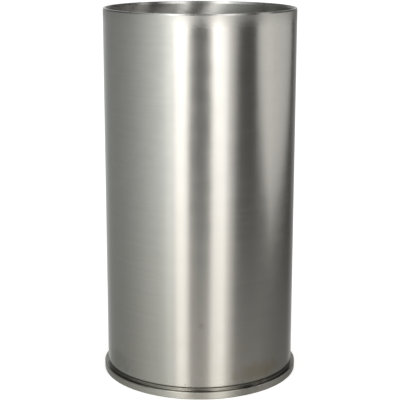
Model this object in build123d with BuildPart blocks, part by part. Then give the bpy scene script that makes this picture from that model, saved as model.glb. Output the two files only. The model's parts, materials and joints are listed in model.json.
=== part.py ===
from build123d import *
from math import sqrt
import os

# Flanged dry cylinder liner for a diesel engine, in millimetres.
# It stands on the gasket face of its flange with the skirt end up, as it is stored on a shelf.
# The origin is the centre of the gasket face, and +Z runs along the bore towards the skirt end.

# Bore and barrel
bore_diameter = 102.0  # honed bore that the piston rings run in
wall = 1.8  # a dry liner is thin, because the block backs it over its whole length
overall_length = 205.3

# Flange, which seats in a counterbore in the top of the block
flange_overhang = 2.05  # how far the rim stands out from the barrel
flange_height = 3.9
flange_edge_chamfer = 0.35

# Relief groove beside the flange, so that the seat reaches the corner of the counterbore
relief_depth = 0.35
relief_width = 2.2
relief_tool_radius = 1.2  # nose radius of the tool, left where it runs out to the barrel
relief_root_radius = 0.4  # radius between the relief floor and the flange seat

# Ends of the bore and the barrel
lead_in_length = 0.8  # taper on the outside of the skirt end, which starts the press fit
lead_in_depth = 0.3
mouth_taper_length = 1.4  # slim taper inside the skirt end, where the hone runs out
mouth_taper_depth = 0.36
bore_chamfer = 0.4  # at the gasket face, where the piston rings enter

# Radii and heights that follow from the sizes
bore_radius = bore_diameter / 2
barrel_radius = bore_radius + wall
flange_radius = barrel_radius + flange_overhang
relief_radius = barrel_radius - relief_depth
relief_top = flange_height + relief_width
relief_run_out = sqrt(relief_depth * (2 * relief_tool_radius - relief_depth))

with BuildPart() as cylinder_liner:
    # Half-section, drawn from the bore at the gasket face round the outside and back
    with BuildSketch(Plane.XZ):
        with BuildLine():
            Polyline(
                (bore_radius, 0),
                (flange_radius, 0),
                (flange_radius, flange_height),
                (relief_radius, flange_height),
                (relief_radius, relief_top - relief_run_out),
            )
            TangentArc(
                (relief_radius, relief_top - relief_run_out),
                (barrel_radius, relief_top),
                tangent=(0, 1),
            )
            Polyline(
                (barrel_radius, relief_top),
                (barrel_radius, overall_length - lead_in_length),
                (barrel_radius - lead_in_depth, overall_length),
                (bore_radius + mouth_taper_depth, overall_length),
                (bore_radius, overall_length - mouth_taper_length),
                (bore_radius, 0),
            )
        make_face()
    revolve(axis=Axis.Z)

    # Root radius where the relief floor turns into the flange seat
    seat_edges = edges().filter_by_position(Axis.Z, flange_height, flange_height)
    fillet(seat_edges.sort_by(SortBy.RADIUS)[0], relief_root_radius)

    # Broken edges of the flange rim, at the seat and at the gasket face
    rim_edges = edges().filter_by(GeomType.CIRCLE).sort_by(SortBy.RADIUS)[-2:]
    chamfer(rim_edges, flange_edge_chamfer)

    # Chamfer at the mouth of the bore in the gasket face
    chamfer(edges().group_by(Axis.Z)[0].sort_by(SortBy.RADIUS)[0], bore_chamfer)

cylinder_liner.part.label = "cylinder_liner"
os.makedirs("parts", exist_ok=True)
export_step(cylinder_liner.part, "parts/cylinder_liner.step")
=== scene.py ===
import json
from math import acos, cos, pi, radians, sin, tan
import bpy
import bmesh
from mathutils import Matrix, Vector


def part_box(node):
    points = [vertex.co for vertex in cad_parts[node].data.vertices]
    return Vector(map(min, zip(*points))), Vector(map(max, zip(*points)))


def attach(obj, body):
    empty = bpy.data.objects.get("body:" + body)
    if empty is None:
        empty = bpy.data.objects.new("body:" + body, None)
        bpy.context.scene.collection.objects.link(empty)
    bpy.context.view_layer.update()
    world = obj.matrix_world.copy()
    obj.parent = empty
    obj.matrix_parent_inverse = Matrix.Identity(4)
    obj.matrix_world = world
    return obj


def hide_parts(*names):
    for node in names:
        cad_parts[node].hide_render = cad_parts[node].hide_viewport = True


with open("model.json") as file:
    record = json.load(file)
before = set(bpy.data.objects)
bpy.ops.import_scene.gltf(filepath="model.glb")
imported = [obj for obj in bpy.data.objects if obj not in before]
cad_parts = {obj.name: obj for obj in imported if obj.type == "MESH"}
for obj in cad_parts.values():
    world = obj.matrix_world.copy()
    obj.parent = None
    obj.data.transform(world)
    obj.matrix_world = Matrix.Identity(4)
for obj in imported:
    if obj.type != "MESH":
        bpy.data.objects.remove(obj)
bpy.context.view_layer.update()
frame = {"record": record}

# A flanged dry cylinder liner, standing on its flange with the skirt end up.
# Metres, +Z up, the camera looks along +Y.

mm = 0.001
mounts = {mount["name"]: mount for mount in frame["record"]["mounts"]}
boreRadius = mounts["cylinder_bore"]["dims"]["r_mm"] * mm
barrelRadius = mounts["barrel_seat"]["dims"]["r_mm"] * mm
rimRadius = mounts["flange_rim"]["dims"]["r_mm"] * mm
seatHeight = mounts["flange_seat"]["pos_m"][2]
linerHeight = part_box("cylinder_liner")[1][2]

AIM
Return the lines from the line with "# Root radius" through the line with "for node in", inclusive, exactly as they stand, and nothing else.

RESULT OF THE TASK
    # Root radius where the relief floor turns into the flange seat
    seat_edges = edges().filter_by_position(Axis.Z, flange_height, flange_height)
    fillet(seat_edges.sort_by(SortBy.RADIUS)[0], relief_root_radius)

    # Broken edges of the flange rim, at the seat and at the gasket face
    rim_edges = edges().filter_by(GeomType.CIRCLE).sort_by(SortBy.RADIUS)[-2:]
    chamfer(rim_edges, flange_edge_chamfer)

    # Chamfer at the mouth of the bore in the gasket face
    chamfer(edges().group_by(Axis.Z)[0].sort_by(SortBy.RADIUS)[0], bore_chamfer)

cylinder_liner.part.label = "cylinder_liner"
os.makedirs("parts", exist_ok=True)
export_step(cylinder_liner.part, "parts/cylinder_liner.step")
=== scene.py ===
import json
from math import acos, cos, pi, radians, sin, tan
import bpy
import bmesh
from mathutils import Matrix, Vector


def part_box(node):
    points = [vertex.co for vertex in cad_parts[node].data.vertices]
    return Vector(map(min, zip(*points))), Vector(map(max, zip(*points)))


def attach(obj, body):
    empty = bpy.data.objects.get("body:" + body)
    if empty is None:
        empty = bpy.data.objects.new("body:" + body, None)
        bpy.context.scene.collection.objects.link(empty)
    bpy.context.view_layer.update()
    world = obj.matrix_world.copy()
    obj.parent = empty
    obj.matrix_parent_inverse = Matrix.Identity(4)
    obj.matrix_world = world
    return obj


def hide_parts(*names):
    for node in names:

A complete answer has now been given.